Jinnah was quite clear about the role of Indian politicians. They must never mix religion with politics: one was a private matter,
the other public service. Political differences should be settled by debate and not taken to the streets to create mob hysteria. The right to vote should be restricted to the educated tax payer and not be extended to the illiterate and those who do not contribute to the cost of administration. Primary education should be compulsory. What is truly amazing is that he found many takers for his ideas and was acceptable to the Indian National Congress as well as the Muslim League. Unlike most other Indian politicians, he was not overwhelmed by English governors and viceroys: he spoke his mind to them without mincing his words.

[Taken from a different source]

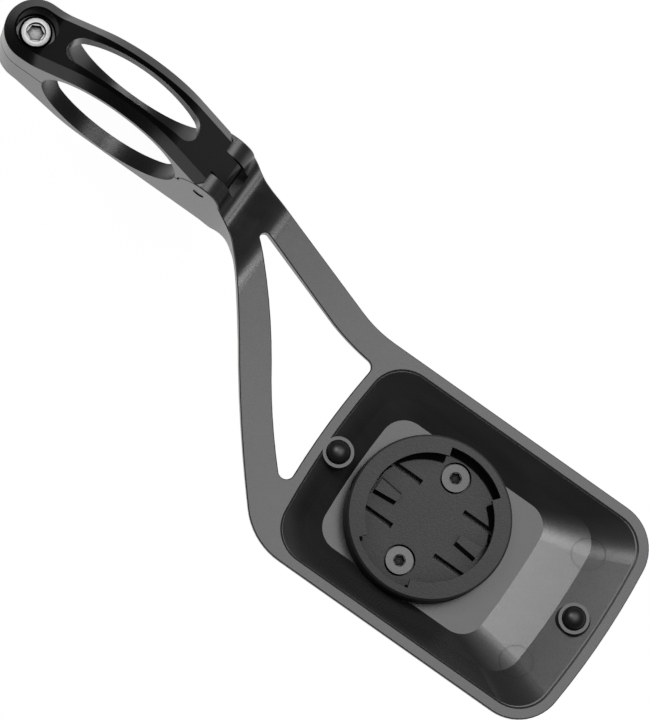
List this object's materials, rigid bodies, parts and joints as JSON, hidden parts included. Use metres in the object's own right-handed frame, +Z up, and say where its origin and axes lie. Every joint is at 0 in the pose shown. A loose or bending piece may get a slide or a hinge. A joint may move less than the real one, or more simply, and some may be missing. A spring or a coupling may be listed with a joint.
{
  "type": "cycling computer mount",
  "caption": "Handlebar mount with a hinged clamp, two legs and a tray whose quarter-turn socket holds a cycling computer.",
  "frame": {"origin": "centre of the handlebar bore, midway across the clamp", "axes": "+X forward towards the tray, +Y along the handlebar, +Z up out of the tray"},
  "size_m": [0.1647, 0.0639, 0.0375],
  "materials": {
    "anodised_black": "satin black anodised",
    "moulded_black": "fine-grained moulded",
    "bright_steel": "turned stainless",
    "grey_steel": "dull zinc-coated",
    "dark_steel": "oiled",
    "rubber_black": "smooth, slightly glossy"
  },
  "bodies": {
    "mount": {"mount_body": "anodised_black", "hinge_pin": "dark_steel", "thread_bush": "dark_steel", "quarter_turn_insert": "moulded_black", "insert_screws": "grey_steel", "rear_bumper": "rubber_black", "front_bumper": "rubber_black"},
    "cap": {"clamp_cap": "anodised_black"},
    "washer": {"bolt_washer": "dark_steel"},
    "bolt": {"clamp_bolt": "bright_steel"}
  },
  "joints": [
    {"name": "cap_hinge", "type": "hinge", "parent": "mount", "child": "cap", "pos_m": [0.0216, 0, 0], "axis": [0, 1, 0], "range_deg": [0, 60]},
    {"name": "bolt_travel", "type": "slide", "parent": "cap", "child": "washer", "axis": [0, 0, 1], "range_m": [0, 0.0056]},
    {"name": "bolt_turn", "type": "hinge", "parent": "washer", "child": "bolt", "pos_m": [-0.0223, 0, 0.003], "axis": [0, 0, 1], "range_deg": [0, 2880]}
  ],
  "couplings": [
    {"joint": "bolt_turn", "follows": "bolt_travel", "rad_per_m": 8976}
  ]
}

He carried on verbal warfare with Lord Willingdon, Governor of Bombay and then Viceroy of India. In short, he was for a time India’s top political leader, till Mahatma Gandhi arrived on the scene. Gandhi not only infused religion into politics (!) but also took politics to the streets through his call for non-cooperation and boycott of government-run institutions, including schools. Jinnah found this distasteful and difficult to digest. Besides these, Gandhi showed a marked preference for Jawaharlal Nehru as the future leader of the country. Gradually, Jinnah was pushed off the centre stage of Indian politics to become more and more a leader of the Muslims. As The Manchester Guardian summed him up: ‘The Hindus thought he was a Muslim communalist, the Muslims took him to be pro-Hindu, the princes declared him to be too democratic, the British considered him a rabid extremist—with the result that he was everywhere but nowhere. None wanted him.’
—Khushwant Singh, The Good, Bad And The Ridiculous
I don’t believe in this freedom struggle business. I think Indians shouldn’t have kicked out the British. But, for someone in his right senses, it is hard not to read this and say, “What a decent fellow!” When compared to the mushheaded freedom fighters, that is.